This is the first of a series of progress reports on African archaeology in the United States, which will appear at regular intervals in the African Studies Bulletin.
J. Desmond Clark, University of California, Berkeley, has completed work on the first volume of the Kalambo Falls Prehistoric Site monograph, which deals with geology, palaeoecology, and the detailed stratigraphy. It will be published by the Cambridge University Press. The Atlas of African Prehistory has now been published as has The Background to Evolution in Africa, edited jointly with W. W. Bishop. Interim reports on research work in the Malawi Rift and a monograph on the paleoanthropology of Northern Lunda have gone to press, while work is proceeding on a new edition of the Prehistory of Southern Africa. The Twin Rivers Middle Stone Age aggregates have been analyzed by graduate students under Professor Clark's supervision, and the first of two films on stone flaking and the manufacture of tools by percussion and pressure has been completed. The second will be ready in 1968. The year has been devoted to publication, analysis of data, and teaching.

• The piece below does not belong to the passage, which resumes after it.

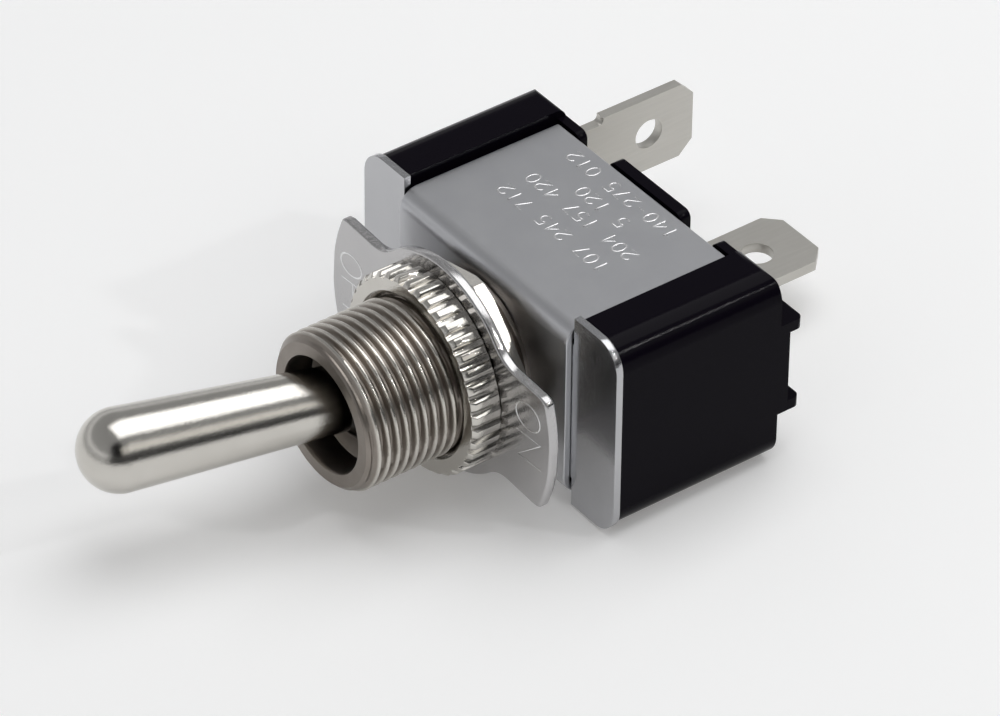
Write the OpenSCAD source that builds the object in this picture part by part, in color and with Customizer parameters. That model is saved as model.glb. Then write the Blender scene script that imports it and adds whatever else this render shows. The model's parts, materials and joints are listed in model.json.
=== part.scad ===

Glen Cole, Field Museum of Natural History, Chicago, received a research grant from the National Science Foundation for an investigation of Upper Pleistocene industries of East Africa. This is to permit analysis of a considerable amount of data accumulated during a period of two and a half years in Uganda, mostly from the Nsongezi area, pertaining to Acheulian, Sangoan, and so-called Middle Stone Age industries.